Mom was also a talented writer. I grew up reading her family anecdotes and thoughts on life. She was my inspiration that resulted in my lifetime efforts and recent publications.


She had a good work ethic, often leaving home in later years, traveling several hours away to make a sale.  She could sell clothes to a nudist and no one could resist her charm. I don’t think she ever met a stranger, no matter what race or nationality.  She had many friends and was a friend to them as well. 

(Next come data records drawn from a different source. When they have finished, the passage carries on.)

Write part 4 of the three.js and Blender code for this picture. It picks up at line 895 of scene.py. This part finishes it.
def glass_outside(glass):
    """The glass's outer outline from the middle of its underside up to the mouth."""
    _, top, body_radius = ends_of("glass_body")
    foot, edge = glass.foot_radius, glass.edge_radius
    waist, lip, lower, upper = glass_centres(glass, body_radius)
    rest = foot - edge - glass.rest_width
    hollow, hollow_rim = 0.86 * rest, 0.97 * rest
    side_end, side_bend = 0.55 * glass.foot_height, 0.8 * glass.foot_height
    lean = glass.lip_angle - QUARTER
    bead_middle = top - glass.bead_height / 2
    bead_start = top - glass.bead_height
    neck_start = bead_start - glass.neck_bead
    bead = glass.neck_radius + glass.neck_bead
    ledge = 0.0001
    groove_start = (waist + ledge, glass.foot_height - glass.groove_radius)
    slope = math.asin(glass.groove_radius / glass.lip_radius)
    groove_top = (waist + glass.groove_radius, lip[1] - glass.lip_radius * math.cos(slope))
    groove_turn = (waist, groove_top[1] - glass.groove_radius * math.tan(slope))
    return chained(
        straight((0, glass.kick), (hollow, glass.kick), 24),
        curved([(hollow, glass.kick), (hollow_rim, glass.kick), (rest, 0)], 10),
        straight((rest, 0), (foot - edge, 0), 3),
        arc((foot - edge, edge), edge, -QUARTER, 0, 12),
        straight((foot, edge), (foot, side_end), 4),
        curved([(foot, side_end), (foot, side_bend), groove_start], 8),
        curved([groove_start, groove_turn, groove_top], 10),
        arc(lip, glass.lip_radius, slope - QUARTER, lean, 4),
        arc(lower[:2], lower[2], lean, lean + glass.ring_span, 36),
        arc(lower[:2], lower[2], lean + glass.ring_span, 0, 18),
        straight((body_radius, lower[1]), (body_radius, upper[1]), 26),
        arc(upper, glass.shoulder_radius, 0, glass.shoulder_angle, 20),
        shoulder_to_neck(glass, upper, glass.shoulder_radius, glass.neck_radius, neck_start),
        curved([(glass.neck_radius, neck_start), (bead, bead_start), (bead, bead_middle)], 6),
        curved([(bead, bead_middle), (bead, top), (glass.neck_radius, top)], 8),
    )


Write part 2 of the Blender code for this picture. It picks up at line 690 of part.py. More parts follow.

My sisters and I were blessed to be her children.



Wednesday, March 15, 2017

I will resume posting next week on March 20. Please excuse my absence.


Wednesday, March 8, 2017

RAMBLINGS FROM BELLADONNA



As time passed, the relationship between H and me became routine. He came to my apartment only when we were going out, so I began to make friends in the building, enjoying the camaraderie. The summer I met Barbara and her sister (if she reads this, I'm in trouble), we had our own cliche, meeting in the evenings for entertainment that included dinner, drinking, and general mayhem. 

Our group grew to include other people in the building, male and female. The pool was closed at night, but we often climbed the fence for a midnight swim. Grocery cart races up and down the halls were a source of merriment. That summer was the beginning of friendships that would last for years.

One weekend, I decided to pay H a visit... an unannounced one.  He had taken care of me for almost six months and I wanted to show my appreciation. My car was packed with dinner, wine, and a special outfit for "dessert". We had talked earlier and I was told that he would watch TV and relax for the evening. As I pulled up to his house, there was a small car in the driveway. My curious little shoulder imp suggested I look in the window before going in. There was H, stretched out on the couch as he told me he would be, but he wasn't alone. Sitting on his lap was a curvy blonde, wearing only her birthday suit.

TO BE CONTINUED.....


Monday, March 6, 2017

KITH AND KIN



My father... November 21, 1915 - March 6, 1993.





My early memories of him come in vignettes…



We were on the way home after visiting my grandmother. I was standing in the backseat, looking out the front window of the car. It was dark, and the road was virtually deserted. I’m sure that I had ridden in cars before, but for some reason, this night is what I remember as the first time.
I noticed two bright eyes way down the road and instantly screeched, hitting the floor. A few seconds passed, and hardy laughter came from the front seat, followed by this explanation . . . “Honey, that is a car down the road and what you saw were the headlights. Stand up and look.”
I trusted my father with my whole heart, so shakily, I did as he said, and sure enough, there were the “two scary eyes” surrounded by a car. I felt instant relief and continued looking over the front seat for the rest of the trip.
I was always impressed by my father’s grasp of things. He was a brilliant man with a lusty sense of humor, loving his fellowman, while at the same time understanding their faults. He certainly seemed to understand mine. Impatient with me but still helpful, he would lose his temper first, then complement me, then figure a way to help me out of one situation after another. The one area in which he showed pride was my singing.
I told no one of my talent. I would sing only with the radio at night after we had gone to bed. I had my own room and would lie in the dark listening to the wonderful sounds, trying to match them. One night, Mom yelled up the stairs, “Bobbie, turn off that radio and go to sleep.” One of my sisters answered from the other room, “Mom, that’s not the radio, that’s Bobbie.”
She must have told Dad, because the next day, he had me at the piano, singing up and down the scales. A look of surprise and joy was on his face as he yelled to Mom. “Jean, do you hear that?”
He was always my biggest fan, quietly supporting me with a smile and praise. I’ll always remember the songfests we had, singing gloriously together. His voice was of operatic quality and magnificent. It was pure heaven.
A happy soul, he brought a smile to everyone he met. Mom, my sisters, and I adored him. I miss you dad.